INGREDIENTS:
-
1 Tub Cherry Tomatoes (fresh
from the vine is best but not essential)
-
Fresh Parmesan
Cheese
-
1 Bag wild Rocket
-
500g Penne Dried Pasta (NOT quick cook pasta)
-
Olives of your
choice (Pitted)
-
1-2 Garlic
Cloves (to suit your taste)
-
Extra Virgin
Olive Oil
-
Salt
DIRECTIONS:
Pour Yourself lf a large glass of wine ;)
Bring a large saucepan of salted water to the boil and
then throw in your Penne Pasta.
All Italian recipes work better if you cook the pasta ‘Al
Dente’ (firm), you should find instructions for this on the back of the
packet but it’s usually between 8-10 mins.

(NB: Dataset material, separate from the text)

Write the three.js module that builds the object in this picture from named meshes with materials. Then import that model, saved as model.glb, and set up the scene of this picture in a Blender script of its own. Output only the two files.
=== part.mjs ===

Whilst the pasta is cooking slice your tomatoes in half
and put them in a large bowl (this needs to be big enough to accommodate
all of your ingredients at the end).
Next, chuck in some olives and crush in your garlic
cloves (Be careful with this as too much garlic will over-power your
dish).
Add your bag of Wild Rocket and glug on a generous amount
of olive oil – taking time to sample the wine you should have poured
yourself by now :)
Grate over a good amount of Parmesan and lightly
mix all the ingredients together with your hands.
Drain off your cooked pasta well and add it to the bowl.